Il existe, enfin, une caté­gorie d’as­so­ci­a­tions où seule la par cha­cun règle la répar­ti­tion ; mais c’est là le cas le plus rare.

Dans les pre­mières années, le type com­mune pure, avec mise en com­mun total et répar­ti­tion selon les besoins, pré­dom­i­nait ; il faut dire que ces com­munes se com­po­saient en majeure par­tie des ouvri­ers des villes, dont une bonne par­tie est rev­enue au tra­vail indus­triel aus­sitôt que la pos­si­bil­ité s’en est présen­tée. Actuelle­ment, les asso­ci­a­tions se com­posent presque unique­ment (80% env­i­ron) de paysans, et le type pré­dom­i­nant d’or­gan­i­sa­tion est celui où tout le tra­vail des par­tic­i­pants se fait en com­mun, mais où ils con­ser­vent cer­tains droits à la part apportée, en terre ou en out­il­lage. Au début, seuls les paysans les plus pau­vres, man­quant de terre ou de chevaux de labour, adhéraient aux asso­ci­a­tions ; main­tenant, la par­tic­i­pa­tion des paysans moyens et même aisés aug­mente vis­i­ble­ment, à mesure que les avan­tages du groupe­ment apparaissent.
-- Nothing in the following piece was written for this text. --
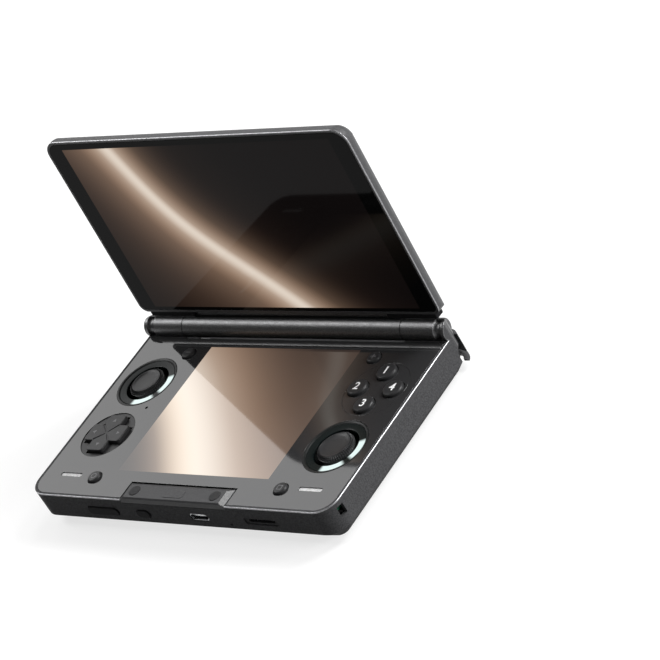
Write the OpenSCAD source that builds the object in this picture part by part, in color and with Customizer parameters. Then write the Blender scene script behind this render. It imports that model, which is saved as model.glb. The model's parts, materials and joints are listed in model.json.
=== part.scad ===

Il est intéres­sant de voir le développe­ment pro­gres­sif de ces com­munes divers­es ; dans 30 provinces les chiffres suiv­ants ont été enregistrés :

1918 : 1.384 communes.

1919 : 6.379

1920 : 11.232

1921 : 14.189

1922 : entre 12.000 et 13.000

1924 : env­i­ron 14.000

1925 : env­i­ron 20.000

(les chiffres exacts me manquent)

Ces com­munes englobent actuelle­ment une pop­u­la­tion de 1.500.000 habi­tants env­i­ron, avec une éten­due de terre d’à-peu-près 900.000 hectares. [[Ces chiffres sont emprun­tés aux divers Con­grès des Exploita­tions collectives.]]

Ces chiffres sont de beau­coup au-dessous de ce qu’ils seraient si on avait envis­agé la Russie entière et non pas 30 provinces seule­ment. Ain­si, un cal­cul fait pour 48 provinces indique comme éten­due totale 1.288.944 hectares. Et il faut ajouter que toutes les com­munes ne sont pas enregistrées.

Voilà quelques faits et quelques chiffres qui peu­vent fournir matière à réflex­ion sur ce que peut être dans l’avenir la solu­tion du prob­lème agraire. Dans tous les cas, nous avons là un exem­ple unique dans l’his­toire de dizaines de mil­liers d’ex­ploita­tions paysannes par­ti­c­ulières englobées dans des organ­i­sa­tions col­lec­tives, bénév­ole­ment et sous la seule pres­sion de l’expérience.